** begin PROVIDED MATERIAL **

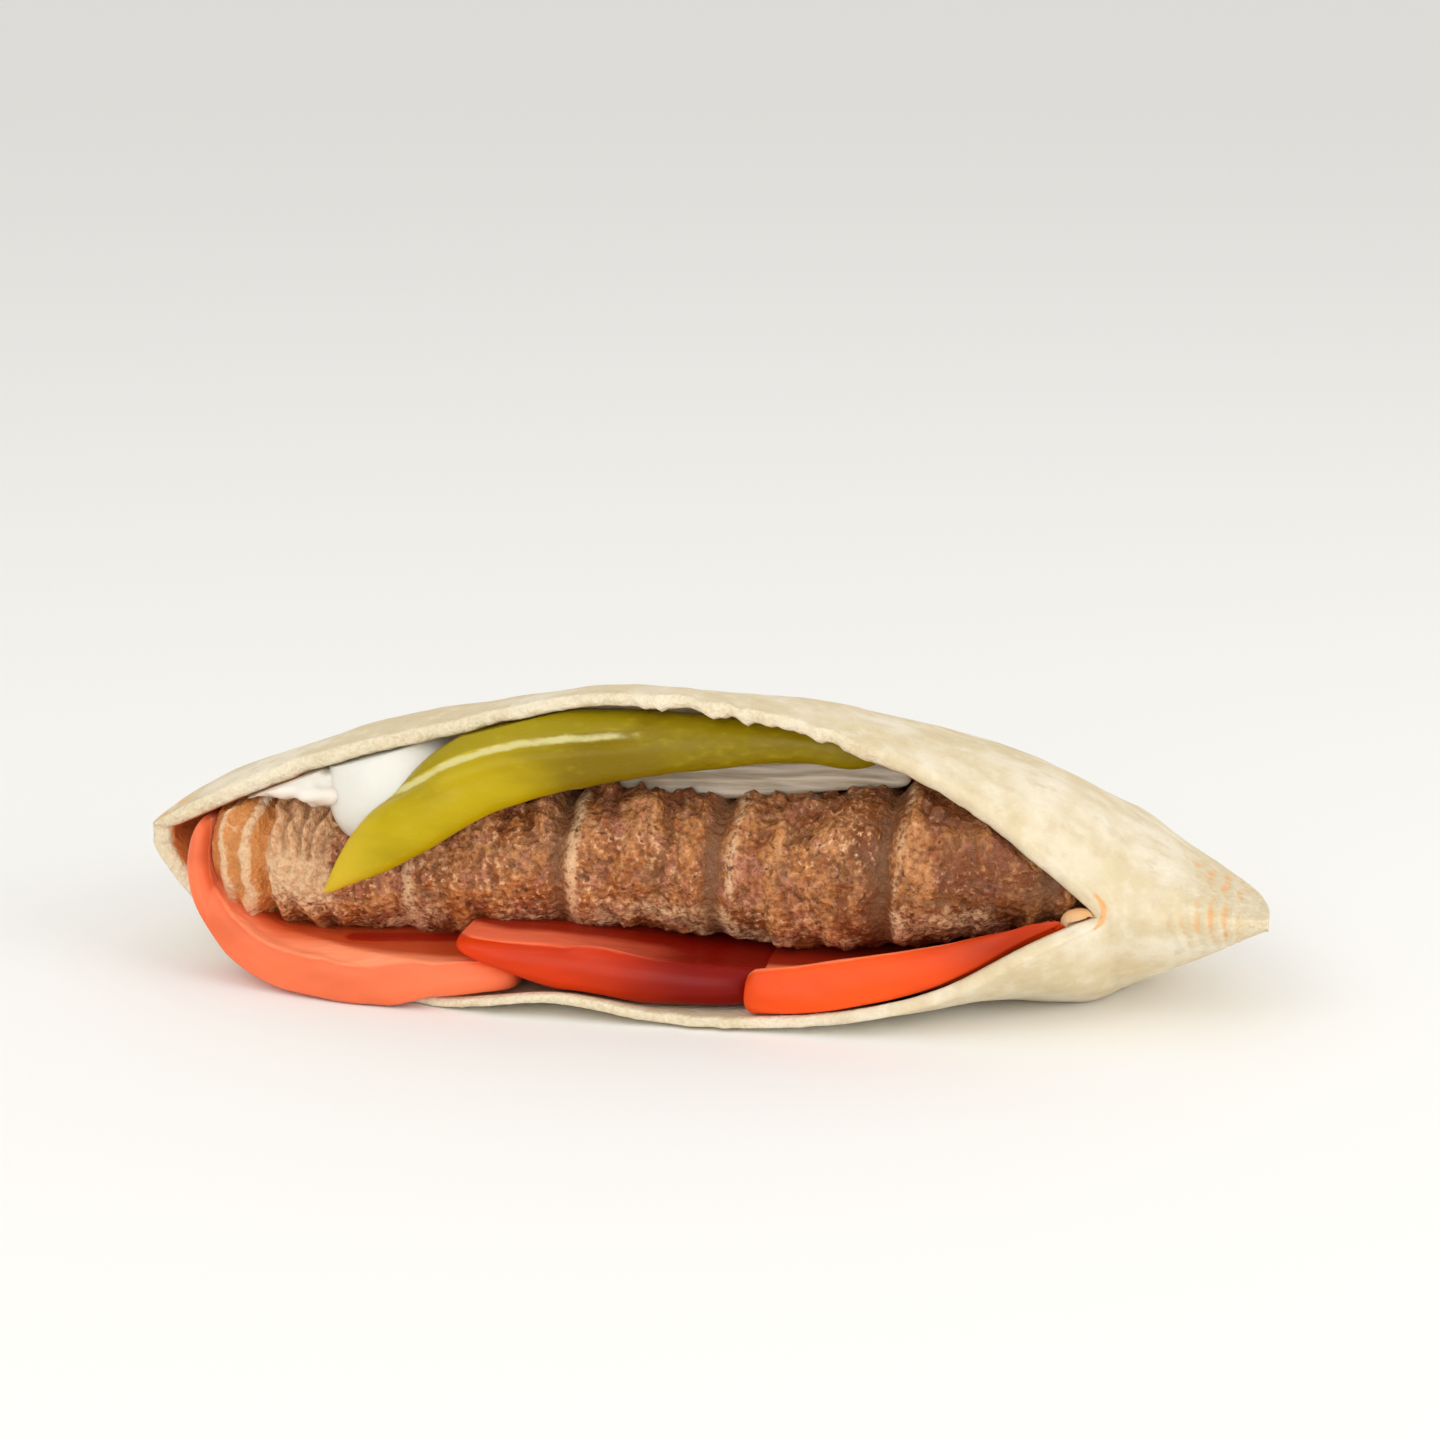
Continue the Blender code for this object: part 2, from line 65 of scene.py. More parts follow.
# Bread pocket: X of both skins' tips and corner, then its plan, walls, tip heights, set-backs and doming
OUTER_TIPS, OUTER_CORNER = (-101.5, 94.5), 69.0
INNER_TIPS, INNER_CORNER = (-97.5, 86.0), 66.0
MOUTH_Y, DEPTH, BELLY = 8.0, 76.0, 11.0
TOP_WALL, LOW_WALL, RIM_WALL, END_WALL = 2.6, 2.0, 12.0, 2.4
SWELL_START = 40.0
LEFT_TIP_Z, RIGHT_TIP_Z, CORNER_Z = 23.5, 19.6, 20.5
TOP_LIP_BACK, LIP_BACK_POWER, LIP_WALL_POWER = 5.0, 0.7, 6
SHUT_BACK, SHUT_BACK_RUN = 5.0, 8.0
RIM_DROP, CLOSING = 6.0, 30.0
RISE, SHUT_RISE, FALL = 1.0, 0.4, 0.62
DIP_RISE, DIP_FALL = 3.0, 1.5

# Heights of the lips, roof, dip and keel along X, and how far the low lip and the slices reach forward
TOP_LIP = [(-97.5, 24.3), (-72, 36.2), (-46, 44.5), (-14, 51.9), (20, 47.4), (40, 40), (57, 28),
           (66, 20.8)]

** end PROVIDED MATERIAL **

» **THE TASK**:
Write out exactly, please, the lines beginning at the start of the material and ending with the line that holds "DIP_RISE, DIP_FALL = 3.0, 1.5", both included.

» **EXERCISE OUTPUT**:
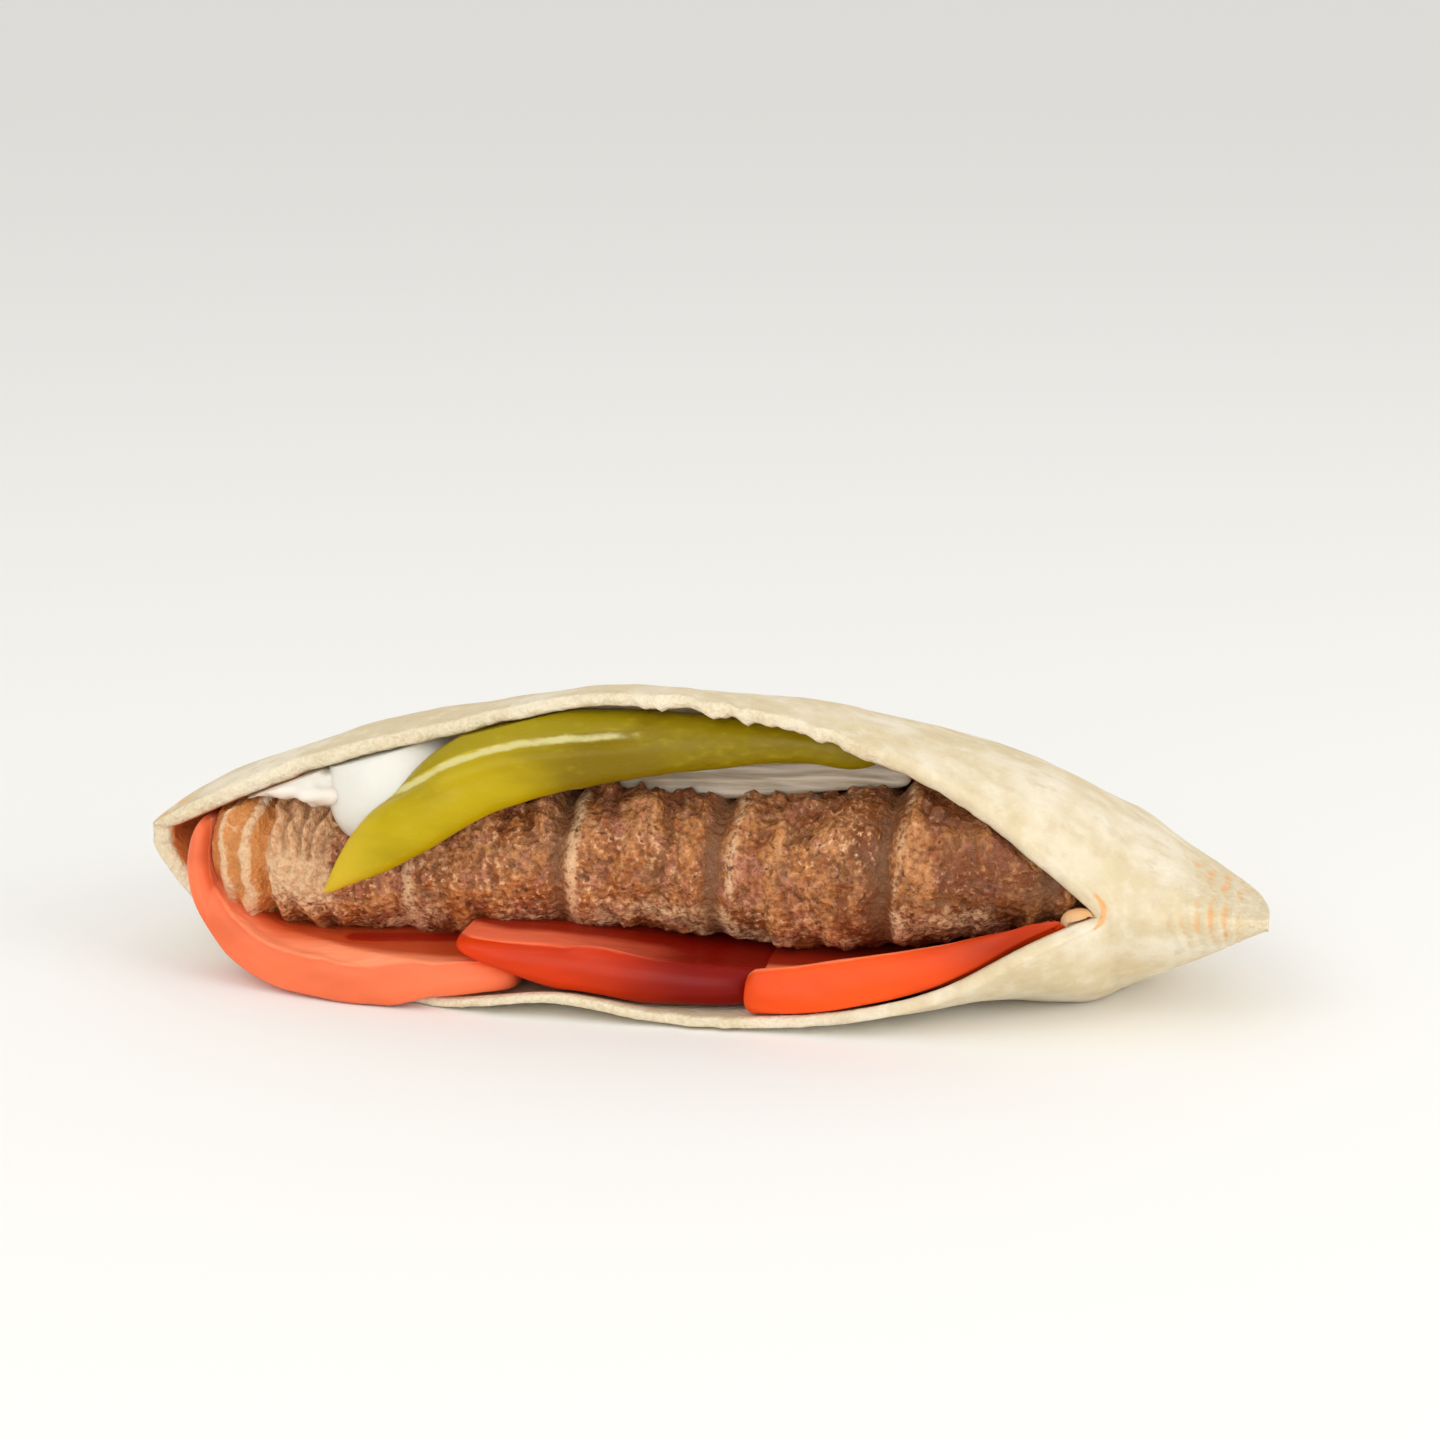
Continue the Blender code for this object: part 2, from line 65 of scene.py. More parts follow.
# Bread pocket: X of both skins' tips and corner, then its plan, walls, tip heights, set-backs and doming
OUTER_TIPS, OUTER_CORNER = (-101.5, 94.5), 69.0
INNER_TIPS, INNER_CORNER = (-97.5, 86.0), 66.0
MOUTH_Y, DEPTH, BELLY = 8.0, 76.0, 11.0
TOP_WALL, LOW_WALL, RIM_WALL, END_WALL = 2.6, 2.0, 12.0, 2.4
SWELL_START = 40.0
LEFT_TIP_Z, RIGHT_TIP_Z, CORNER_Z = 23.5, 19.6, 20.5
TOP_LIP_BACK, LIP_BACK_POWER, LIP_WALL_POWER = 5.0, 0.7, 6
SHUT_BACK, SHUT_BACK_RUN = 5.0, 8.0
RIM_DROP, CLOSING = 6.0, 30.0
RISE, SHUT_RISE, FALL = 1.0, 0.4, 0.62
DIP_RISE, DIP_FALL = 3.0, 1.5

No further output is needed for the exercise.